# Smoking has its other Dangers - Ferry Scary!



## teemyob (Nov 22, 2005)

Read it here!

DFDS

TM


----------



## teemyob (Nov 22, 2005)

*Comments = 0*

Considering so many of us use ferries, I thought there may have been a response!.

TM


----------



## MrsW (Feb 8, 2009)

I don't use that ferry but it could be any ferry. Just goes to show how dangerous smoking can be (here speaks a total cigarette hater - never smoked in my whole life!) She is a very lucky lady!


----------



## teemyob (Nov 22, 2005)

*Winter*

Good job it ain't really winter!

Mind you, we saw some extremely drink passengers on BF's cap Finistere last year. One of those, walking around the outside decks barefoot nealry went 4rse over tit.

TM


----------



## Jented (Jan 12, 2010)

Hi.
All credit to the crew and rescue services,also,the lady seems to be one tough cooky. Good news,we need a success story in thes times.
Ted.


----------



## Techno100 (May 8, 2010)

She must be a complete muppet and cost the rescue services a lot of money :twisted: I wonder how much alcohol was involved.

"dying for a ***" can be literal


----------



## DTPCHEMICALS (Jul 24, 2006)

As a traveller on many ferries over the years I find it hard to believe that someone can fall off a ferry.

The guard rails are high enough surely to prevent a fall.


She should regard this as a wake up call to give up the weed.

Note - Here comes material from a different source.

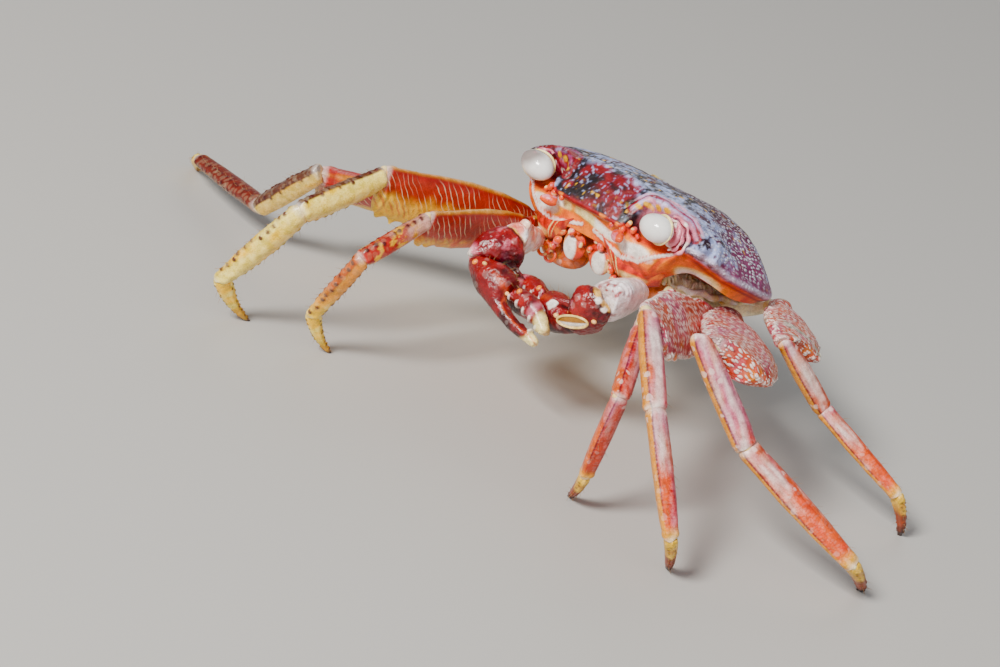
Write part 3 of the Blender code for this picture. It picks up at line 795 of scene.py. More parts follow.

I have been worried on occasion when school parties were on board and the responsible teachers leave the kids to run around, drinking lots of energy drinks and acting bonkers.

Dave p


----------



## jimmyd0g (Oct 22, 2009)

Whether she was drinking or not there is still the underlying 'there but for the grace of god'. I use ferries regularly (I hate flying) & I'm always wary of standing too close to an outside rail - particularly if it's wet or there is a bit of chop on the water. Whilst I won't stop using ferries as I enjoy being on the water, this story will help me persuade Mrs j. not to get too close to the edge - I hope. :roll:


----------



## Stanner (Aug 17, 2006)

I wonder if Rudolf had gone outside for a "smoke"?


----------



## erneboy (Feb 8, 2007)

That would be ironic, combustion being the cause of his problems, Alan


----------



## Jented (Jan 12, 2010)

Hi.
The cost must be high,same as a practise know doubt,but think of the experience gained,this was the real thing,no back up,no hint,hint,nudge,wink of a mock up training session. I am the worst sailor going,but if ever i do get hoodwinked into boarding any vessel that sails in deep water,(ie,over 2ft!!),i will at least not worry if i have forgotten my bar of soap to wash myself ashore. Well done all.
Ted


----------



## teemyob (Nov 22, 2005)

*Update*

Details released of woman

News

No details of how she came to be in the water

Like Loose rails or unlocked gates.

TM


----------



## aldra (Jul 2, 2009)

Thank goodness for the coastguard

She is so young what a waste of life that would have been

Aldra


----------



## StewartJ (Nov 20, 2009)

As a mariner the wording in the last paragraph intrigues me! 

"A friend of the woman said she fell from the ferry while trying to light a cigarette from one the rails"

I would read that as she was sitting on a rail went to light up had to use other hand to shield flame and lost balance (ship movement maybe?)


----------



## teemyob (Nov 22, 2005)

*Woerk*



StewartJ said:


> As a mariner the wording in the last paragraph intrigues me!
> 
> "A friend of the woman said she fell from the ferry while trying to light a cigarette from one the rails"
> 
> I would read that as she was sitting on a rail went to light up had to use other hand to shield flame and lost balance (ship movement maybe?)


Clever work detective !


----------



## Gazzer (May 1, 2005)

StewartJ said:


> As a mariner the wording in the last paragraph intrigues me!
> 
> "A friend of the woman said she fell from the ferry while trying to light a cigarette from one the rails"
> 
> I would read that as she was sitting on a rail went to light up had to use other hand to shield flame and lost balance (ship movement maybe?)


Yes another ex mariner here......

The expression was "only fools and first trippers sit on the rails"


----------